Say goodbye to aggressive ads
Upon reaching a website, visitor may be littered with popups and ads before seeing a line of text. This is something that will agitate a person in no time.
Ideal content format
As mentioned, excessively long format no longer converts that well. Short format will also have a negative impact on your dwell time. Ideally, your articles should be up to 1500 words (there are some exceptions, of course) while videos should be around 4-5 minutes.
It’s shocking that some website do not have a comment section. Comments allow visitors to interact and share their opinions. Ideally, a comment section should be easy to use without intricate registration procedure. A really good way to increase dwell time.
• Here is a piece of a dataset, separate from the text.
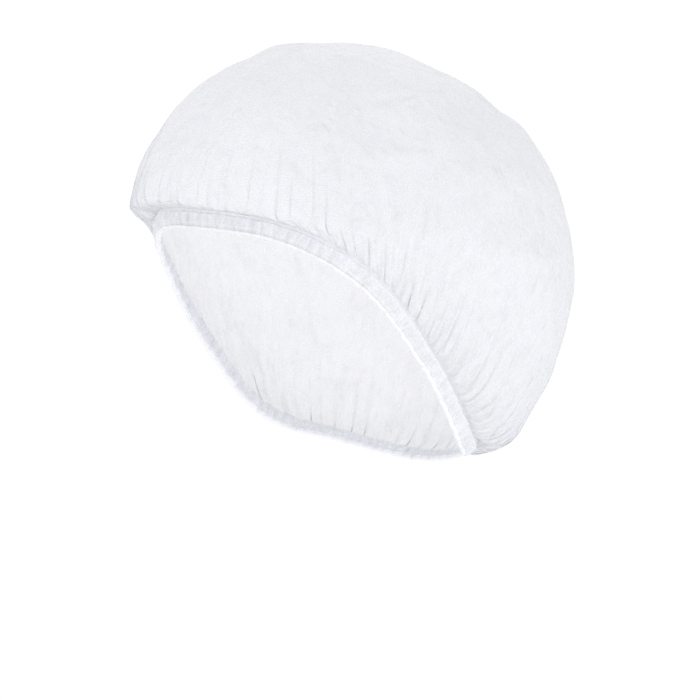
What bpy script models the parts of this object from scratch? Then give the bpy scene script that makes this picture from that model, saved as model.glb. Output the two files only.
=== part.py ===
"""Disposable hair cover cap in its worn form, with nothing inside it.

A round sheet of thin nonwoven cloth gathered onto an elastic, in three pieces:
    crown       the puffed bag of cloth, open below
    hem_casing  the strip folded round the raw edge of the crown
    elastic     the round thread that runs in the fold of the strip

Sizes are in millimetres. +Z is up, the wearer faces -Y and +X is the wearer's
left. The origin lies in the middle of the head opening, level with the places
where the hem passes above the ears. Bearings are degrees round the head, from
the forehead (0) past the left ear (90) to the nape (180).
"""

import math
from bisect import bisect_right
from collections import namedtuple
from functools import lru_cache

import bmesh
import bpy
from mathutils import Vector

MM = 0.001

# The head opening, measured along the lower edge of the hem
OPENING_HALF_LENGTH = 77.0
OPENING_HALF_BREADTH = 70.0
BROW_HEIGHT = 72.0

# The puffed bag above it
PUFF = 56.0
PUFF_RISE = 80.0
FALL = 15.0
CROWN_HEIGHT = 155.5
CROWN_TOP_BACK = 2.0

# Cloth, hem and elastic
CLOTH = 1.0
CLEARANCE = 0.3
CASING_HEIGHT = 8.5
ELASTIC_RADIUS = 0.6
FOLD_RADIUS = ELASTIC_RADIUS + CLEARANCE
CASING_RADIUS = FOLD_RADIUS + CLOTH
EDGE_LEVEL = CASING_RADIUS + ELASTIC_RADIUS + CLEARANCE
MOUTH_CLEARANCE = 1.0
BAND_LEVEL = CASING_HEIGHT + CLOTH / 2 + MOUTH_CLEARANCE

# Gathers along the hem
GATHERS = 27
COLUMNS_PER_GATHER = 4
COLUMNS = GATHERS * COLUMNS_PER_GATHER
GATHER_DEPTH = 2.2
DENT_DEPTH = 4.0

# How the cap changes round the head. Columns:
#   hem    height of the opening edge, share of BROW_HEIGHT
#   lean   outward lean of the hem band in degrees
#   puff   how far the widest ring stands out from the hem, share of PUFF
#   rise   height of the widest ring above the hem, share of PUFF_RISE
#   fall   how far the cloth falls just above the hem, share of FALL
#   under  roundness below the widest ring (under 1 makes a ledge)
#   dome   roundness above the widest ring
Station = namedtuple("Station", "bearing hem lean puff rise fall under dome")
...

Similar to comment section, share buttons are something that can increase interaction and force reader to spend a little more time on a page.
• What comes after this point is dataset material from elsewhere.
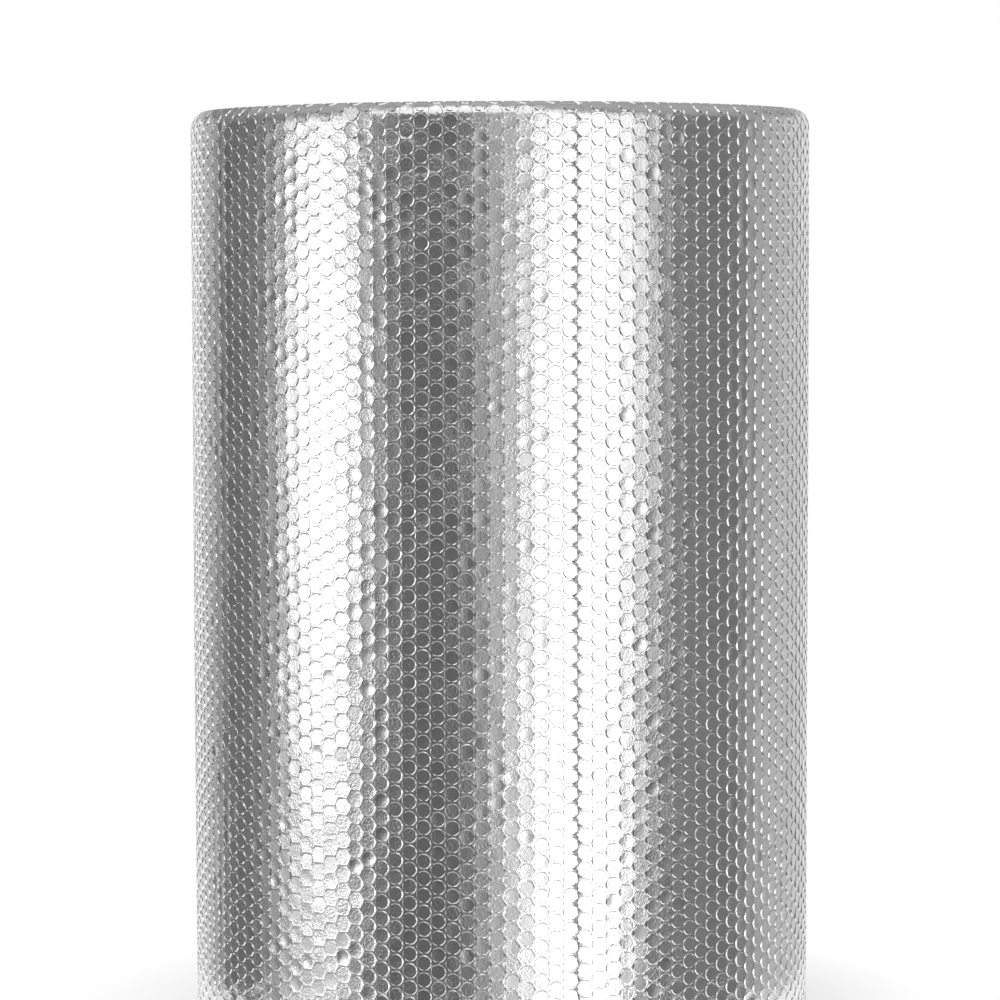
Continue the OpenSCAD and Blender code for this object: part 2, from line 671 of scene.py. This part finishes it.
def bore_outline(name, out):
    """The bore's outline as a loop, moved out by a given distance."""
    deselect_all()
    bpy.ops.mesh.primitive_circle_add(vertices=180, radius=bore_r)
    loop = started(name)
    points = get_points(loop)
    angle = np.arctan2(points[:, 1], points[:, 0])
    points[:, :2] *= ((bore_wall_r(angle) + out) / bore_r)[:, None]
    set_points(loop, points)
    return loop


def bore_lining():
    """The inner face of the innermost turn."""
    lining = bore_outline("bore_lining", film_t)
    edit_mode()
    bpy.ops.mesh.select_all(action="SELECT")
    shift(z=lining_inset)
    bpy.ops.mesh.extrude_edges_move(TRANSFORM_OT_translate={"value": (0, 0, roll_h - 2 * lining_inset)})
    bpy.ops.mesh.select_all(action="SELECT")
    bpy.ops.mesh.normals_make_consistent(inside=False)
    object_mode()
    add_modifier(lining, "SOLIDIFY", thickness=film_t, offset=1)
    face_outwards(lining)
    finish_piece(lining, inner_film)


def packed_turns():
    """The turns below the cut edges, packed tight."""
    packed = bore_outline("packed_turns", 0.5 * film_t)
    edit_mode()
    bpy.ops.mesh.select_all(action="SELECT")
    shift(z=edge_depth)
    bpy.ops.mesh.extrude_edges_move()
    stretch(packed_r / bore_r, packed_r / bore_r)
    bpy.ops.mesh.select_all(action="SELECT")
    bpy.ops.mesh.extrude_region_move(TRANSFORM_OT_translate={"value": (0, 0, roll_h - 2 * edge_depth)})
    object_mode()
    points = get_points(packed)
    reach = np.hypot(points[:, 0], points[:, 1])
    beyond = reach > roll_r / 2
    points[beyond, :2] *= (packed_r / reach[beyond])[:, None]
    set_points(packed, points)
    face_outwards(packed)
    finish_piece(packed, inner_film)


bore_lining()
packed_turns()


# The studio

def in_studio(piece):
    piece.visible_camera = False
    piece.visible_shadow = False
    piece.visible_diffuse = False


def studio_light():
    """Light or shade of the studio's panels: their own tone, a little uneven where they are dark."""
    material = bpy.data.materials.new("studio_light")
    material.use_nodes = True
    nodes, links = material.node_tree.nodes, material.node_tree.links
    nodes.clear()
    leaves = nodes.new("ShaderNodeOutputMaterial")
    glow = nodes.new("ShaderNodeEmission")
    tone = nodes.new("ShaderNodeAttribute")
    tone.attribute_name = "tone"
    place = nodes.new("ShaderNodeTexCoord")
    cloth = nodes.new("ShaderNodeTexNoise")
    cloth.inputs["Scale"].default_value = 6
    cloth.inputs["Detail"].default_value = 3
    unevenness = nodes.new("ShaderNodeMapRange")
    unevenness.inputs["From Min"].default_value = 0.3
    unevenness.inputs["From Max"].default_value = 1.0
    unevenness.inputs["To Min"].default_value = 4.0
    unevenness.inputs["To Max"].default_value = 0.2
    from_middle = nodes.new("ShaderNodeMath")
    from_middle.operation = "SUBTRACT"
    from_middle.inputs[1].default_value = 0.5
    swing = nodes.new("ShaderNodeMath")
    swing.operation = "MULTIPLY_ADD"
    swing.inputs[2].default_value = 1.0
    level = nodes.new("ShaderNodeMath")
    level.operation = "MULTIPLY"
    links.new(place.outputs["Object"], cloth.inputs["Vector"])
    links.new(cloth.outputs["Fac"], from_middle.inputs[0])
    links.new(tone.outputs["Fac"], unevenness.inputs["Value"])
    links.new(from_middle.outputs["Value"], swing.inputs[0])
    links.new(unevenness.outputs["Result"], swing.inputs[1])
    links.new(swing.outputs["Value"], level.inputs[0])
    links.new(tone.outputs["Fac"], level.inputs[1])
    links.new(level.outputs["Value"], glow.inputs["Strength"])
    links.new(glow.outputs["Emission"], leaves.inputs["Surface"])
    return material


panel_light = studio_light()


def studio_panel(name, left, right, left_tone, right_tone, profile):
    """A curved panel. left and right are degrees round the roll from the camera, + to the right.
    profile goes from its foot to its head: distance from the roll's axis, height, share of the tone."""
    steps = max(2, round((right - left) / 4))
    verts, faces, tones = [], [], []
    for i in range(steps + 1):
        direction = math.radians(left + (right - left) * i / steps)
        for away, z, share in profile:
            verts.append((away * math.sin(direction), -away * math.cos(direction), z))
            tones.append(share * (left_tone + (right_tone - left_tone) * i / steps))
    rise = len(profile)
    for i in range(steps):
        for j in range(rise - 1):
            foot = i * rise + j
            faces.append((foot, foot + rise, foot + rise + 1, foot + 1))
    mesh = bpy.data.meshes.new(name)
    mesh.from_pydata(verts, [], faces)
    mesh.attributes.new("tone", "FLOAT", "POINT").data.foreach_set("value", tones)
    mesh.materials.append(panel_light)
    panel = bpy.data.objects.new(name, mesh)
    bpy.context.collection.objects.link(panel)
    in_studio(panel)


wall_away = 3.2
studio_floor_z = -1.1
wall_top_z = 1.3
ceiling_z = 2.6
# Name, left edge, right edge, tone at the left, tone at the right, then the shares of the tone that
# are left at the wall's foot, low down and at its head
panels = (
    ("left_back_grey", -180, -150, 1.0, 0.9, 0.9, 1, 1),
    ("left_side_fade", -150, -122, 0.85, 0.22, 0.8, 1, 1),
    ("left_flag", -122, -98, 0.11, 0.19, 0.8, 1, 1),
    ("left_soft_start", -98, -84, 0.2, 0.5, 0.6, 0.9, 0.5),
    ("left_soft_edge", -84, -75, 0.55, 1.5, 0.3, 0.7, 0.4),
    ("left_softbox", -75, -58, 2.5, 2.7, 0.08, 0.28, 0.28),
    ("left_hard_edge", -58, -52, 2.1, 0.95, 0.1, 0.25, 0.35),
    ("front_soft_edge", -52, -40, 0.58, 0.27, 0.25, 0.4, 0.7),
    ("front_flag_edge", -40, -33, 0.19, 0.12, 0.7, 0.9, 1.1),
    ("front_flag", -33, -15, 0.12, 0.12, 0.9, 1, 1.3),
    ("front_dark_grey", -15, -8, 0.15, 0.24, 0.9, 1, 1.1),
    ("front_grey", -8, 3, 0.34, 0.52, 0.9, 1, 0.8),
    ("right_soft_edge", 3, 12, 0.57, 0.95, 1.0, 1.1, 0.5),
    ("right_hard_edge", 12, 17, 1.0, 1.6, 1.0, 1, 0.7),
    ("right_softbox_near", 17, 25.4, 2.3, 2.6, 1.0, 1, 0.5),
    ("softbox_gap", 25.4, 28.2, 0.2, 0.2, 1.0, 1, 1),
    ("right_softbox_far", 28.2, 42, 2.6, 1.7, 1.0, 1, 0.5),
    ("right_soft_side", 42, 54, 1.2, 0.68, 0.35, 0.5, 1),
    ("right_softbox_edge", 54, 62, 0.55, 0.24, 0.3, 0.4, 1),
    ("right_flag", 62, 97, 0.19, 0.17, 0.8, 1, 1),
    ("right_side_edge", 97, 108, 0.24, 0.46, 0.9, 1, 1),
    ("right_side_grey", 108, 150, 0.42, 0.7, 0.9, 1, 1),
    ("right_back_grey", 150, 180, 0.85, 1.0, 0.9, 1, 1),
)
for name, left, right, left_tone, right_tone, foot_share, low_share, head_share in panels:
    wall_and_floor = (
        (0.15, studio_floor_z, 0.5),
        (wall_away, studio_floor_z, foot_share),
        (wall_away, -0.4, low_share),
        (wall_away, 0.05, 1),
        (wall_away, 0.45, 1),
        (wall_away, 0.75, head_share),
        (wall_away, wall_top_z, head_share),
    )
    studio_panel(name, left, right, left_tone, right_tone, wall_and_floor)
high_wall = ((wall_away, wall_top_z, 1), (wall_away, ceiling_z, 1))
studio_panel("left_high_flag", -180, -60, 0.25, 0.25, high_wall)
studio_panel("right_high_flag", 25, 180, 0.35, 0.35, high_wall)
studio_panel("ceiling", -180, 180, 0.4, 0.4, ((wall_away, ceiling_z, 1), (0.01, ceiling_z, 1)))
overhead_z = ceiling_z - 0.1
studio_panel("overhead_softbox", -44, 16, 1.1, 1.1, ((2.9, overhead_z, 1), (1.2, overhead_z, 1)))


def seen_directly(nodes, links):
    """A value that is 1 where the camera sees something, also in a mirror or through glass, else 0."""
    path = nodes.new("ShaderNodeLightPath")
    seen = nodes.new("ShaderNodeMath")
    seen.operation = "MAXIMUM"
    seen_or_through = nodes.new("ShaderNodeMath")
    seen_or_through.operation = "MAXIMUM"
    links.new(path.outputs["Is Camera Ray"], seen.inputs[0])
    links.new(path.outputs["Is Glossy Ray"], seen.inputs[1])
    links.new(seen.outputs["Value"], seen_or_through.inputs[0])
    links.new(path.outputs["Is Transmission Ray"], seen_or_through.inputs[1])
    return seen_or_through.outputs["Value"]


table_r = roll_r + 90 * mm
# Share of full white that the table and the world's own light have where nothing adds to it
dim_white = 0.55


def pale_table():
    """A small pale table, which keeps the roll's shadow and is as white as the backdrop at its rim."""
    deselect_all()
    bpy.ops.mesh.primitive_circle_add(vertices=96, radius=table_r, fill_type="NGON")
    table = started("table")
    material = bpy.data.materials.new("table_top")
    material.use_nodes = True
    nodes, links = material.node_tree.nodes, material.node_tree.links
    top = nodes["Principled BSDF"]
    top.inputs["Base Color"].default_value = (0.86, 0.86, 0.86, 1)
    top.inputs["Roughness"].default_value = 0.8
    top.inputs["Specular IOR Level"].default_value = 0.1
    white = nodes.new("ShaderNodeEmission")
    share = nodes.new("ShaderNodeMath")
    share.operation = "MULTIPLY"
    place = nodes.new("ShaderNodeTexCoord")
    from_axis = nodes.new("ShaderNodeVectorMath")
    from_axis.operation = "LENGTH"
    whiteness = nodes.new("ShaderNodeMapRange")
    whiteness.inputs["From Min"].default_value = roll_r
    whiteness.inputs["From Max"].default_value = table_r
    whiteness.inputs["To Min"].default_value = dim_white
    whiteness.inputs["To Max"].default_value = 1.0
    links.new(place.outputs["Object"], from_axis.inputs[0])
    links.new(from_axis.outputs["Value"], whiteness.inputs["Value"])
    links.new(whiteness.outputs["Result"], share.inputs[1])
    mix = nodes.new("ShaderNodeMixShader")
    links.new(seen_directly(nodes, links), share.inputs[0])
    links.new(share.outputs["Value"], mix.inputs["Fac"])
    links.new(top.outputs["BSDF"], mix.inputs[1])
    links.new(white.outputs["Emission"], mix.inputs[2])
    links.new(mix.outputs["Shader"], nodes["Material Output"].inputs["Surface"])
    table.data.materials.append(material)


pale_table()


def area_lamp(name, place, size, power):
    lamp = bpy.data.lights.new(name, "AREA")
    lamp.size = size
    lamp.energy = power
    lamp_object = bpy.data.objects.new(name, lamp)
    lamp_object.location = place
    aim = Vector((0, 0, roll_h / 2)) - Vector(place)
    lamp_object.rotation_euler = aim.to_track_quat("-Z", "Y").to_euler()
    bpy.context.collection.objects.link(lamp_object)
    lamp_object.visible_glossy = False


area_lamp("key_lamp", (-1.6, -1.8, 2.6), 1.6, 60)
area_lamp("fill_lamp", (1.8, -1.2, 2.2), 1.6, 30)

world = bpy.data.worlds.new("white_backdrop")
bpy.context.scene.world = world
world.use_nodes = True
nodes, links = world.node_tree.nodes, world.node_tree.links
sky = nodes["Background"]
level = nodes.new("ShaderNodeMapRange")
level.inputs["To Min"].default_value = dim_white
level.inputs["To Max"].default_value = 1.0
links.new(seen_directly(nodes, links), level.inputs["Value"])
links.new(level.outputs["Result"], sky.inputs["Strength"])
sky.inputs["Color"].default_value = (1, 1, 1, 1)

# The camera, at the photograph's distance, height and tilt
camera_away = 12 * roll_r
# How far the camera lies below the roll's upper end, as a share of its distance
camera_drop = 0.0318
camera_tilt = math.radians(4.19)
camera_roll = math.radians(0.15)
camera_data = bpy.data.cameras.new("camera")
camera_data.lens = 132.6
camera_data.sensor_width = 36
camera_data.clip_end = 30
camera = bpy.data.objects.new("camera", camera_data)
camera.location = (0, -camera_away, roll_h - camera_drop * camera_away)
camera.rotation_euler = (math.radians(90) - camera_tilt, camera_roll, 0)
bpy.context.collection.objects.link(camera)
bpy.context.scene.camera = camera
bpy.context.scene.view_settings.view_transform = "Standard"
Your content shouldn’t be too long yet, you require long dwell time. Best way to do it is by promoting and linking to your other articles and videos (interlinking). Call to action is another good method that will promote browsing.
If you already wish to promote other pages, make sure your visitors can easily find them. Add big menus, categories and filters positioned in a visible place. Your audience will appreciate this.
Lastly, your website needs to be responsive, fast and mobile-friendly allowing use without stress.
When you sum it up, your website has to be good.
Bloggers also have to find a perfect balance between promotion and positive user experience. Visitor needs to do things which he likes while feeling good as he does them. When able, use small tricks (such as videos, share buttons and comment section) to increase user’s time on site.
There is still a lot of debate regarding dwell time.
Given that SEO revolves around predicting future trends and traits of future algorithms, dwell time is something that should seriously be considered.
Regardless of SEO, dwell time is something that actually tells you if your visitors are into your website. Even if improving the metric will not bring any additional positions in SERPs, it will definitely affect your conversion rate and profits.